So you have some extra cash flow, or an investment opportunity promising significant returns. With mortgage payments looming over you, it’s hard not to wonder how you can use it to tackle debts.
Who among us doesn’t dream of a paid off mortgage freeing up all the money spent on monthly payments?
Doing away with the largest drag on your net worth statement sounds tempting. But, so does investing for the future. If you don’t have enough cash flow to do both – and most people honestly don’t – which is a better bet?
As with most financial planning decisions, it’s never a simple choice.
In theory investing should win out over debt repayment – provided you’re a long-term, aggressive investor. With mortgage rates sitting near record lows, it’s natural to assume the return on an invested dollar should exceed the guaranteed savings from additional payments on a mortgage.
But with many experts warning rates will rise in Canada in the coming years, you can’t help but wonder whether chipping away at that mortgage is the smarter bet.
In the end, it all really depends on your personal financial situation.
If your credit history has seen better days it may be better to reduce the mortgage rather than invest.
Those with weak credit generally find borrowing less attractive due to higher interest rates, piling on the existing mountain of debt. Bad credit often leads to losing control of your personal finances.
Paying off the mortgage will not only lessen your burden, in the process your credit score is also fortified.
Length of Amortization
An important factor that should never be overlooked is the length of your amortization and risk of default.
If you have a longer amortization period, but don’t have a lot of equity in your home, you may want to lean toward paying down your mortgage. This is especially encouraged if you’re a new home buyer already stretched to the max.

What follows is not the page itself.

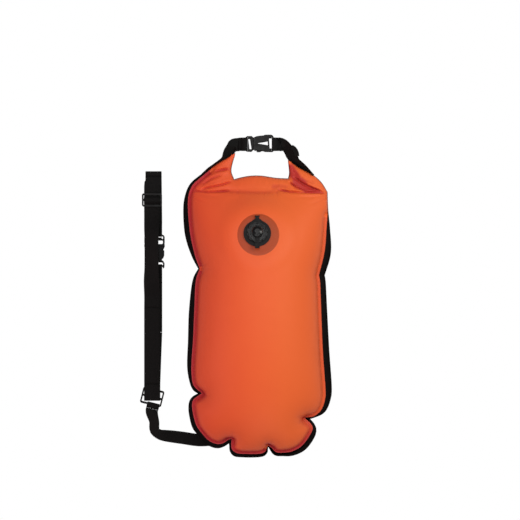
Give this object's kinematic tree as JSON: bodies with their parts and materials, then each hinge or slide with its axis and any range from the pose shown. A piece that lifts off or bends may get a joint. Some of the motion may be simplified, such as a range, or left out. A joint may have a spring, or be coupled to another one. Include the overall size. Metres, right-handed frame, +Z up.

Making extra payments help ensure you can retain ownership of the house in case of a negative event. With home equity you can potentially refinance the mortgage with lower payments and be okay.
Propensity to save
Maintaining a mortgage leads to a form of forced savings. If you lack strong savings discipline, and have a tendency to spend available funds, paying off the mortgage is a good idea.
The behavioural enforcement aspect of a steady mortgage payment is always a bonus too.
The rule is: more aggressive the investment allocation, better the mortgage and investment approach.
Unlike a conservative investor who favours fixed-income investments like bonds or GICs, a more aggressive investor — or someone with no less than 50 per cent stocks in their portfolio — is more likely, although not guaranteed, to net a higher return.
Generally, the tax benefit of a mortgage interest deduction best serves those with high income and significant itemized deductions. Otherwise, there’s little or no real tax savings from the mortgage interest.
If you’re leaning towards investing you need to ask yourself, are you investing in a taxable account? In doing so, your real investment returns are greatly reduced.
On the other hand, if you have contribution room available in RRSP or TFSA accounts it’s always best to utilize the government program. The added benefit of tax refunds or tax-free growth from these government programs goes a long way.
Keep in mind though, non-registered accounts are probably the least beneficial place to invest when you have a mortgage.
When prioritizing the investment option you also need to consider the fees being paid.
Cost is a really important consideration when investing because it’s probably the most reliable factor determining how you will do.
The more products cost the lower your return will be – costs eat into returns.
Investing in a portfolio of stocks and bonds is naturally riskier than using those funds to reduce a mortgage. The greatest risk involved is the fact that nothing is guaranteed with investing.
So for someone with low risk tolerance, it’s best to just pay down the mortgage. Repaying will have a high guaranteed rate of return even if your interest rate is low.
Paying off debt is possibly the safest bet available to the homeowner. Granted, it’s not nearly as exciting as investment prospects.
The emotional benefit of knowing you’re one step closer to being debt free is definitely worth considering. Owning a principal residence without debt will give you the financial freedom to take the bit of money previously spent on monthly mortgage payments, and use it for whatever you please. Some prefer this freedom and peace of mind over all potential economic gain.
The decision to invest or pay off ultimately boils down to the cardinal rule of financial planning: avoid unnecessary risk.
Without an absolute need to take on additional risk it’s hard to justify investment over a payoff – even with the prospect of a potentially significant, if uncertain, economic windfall.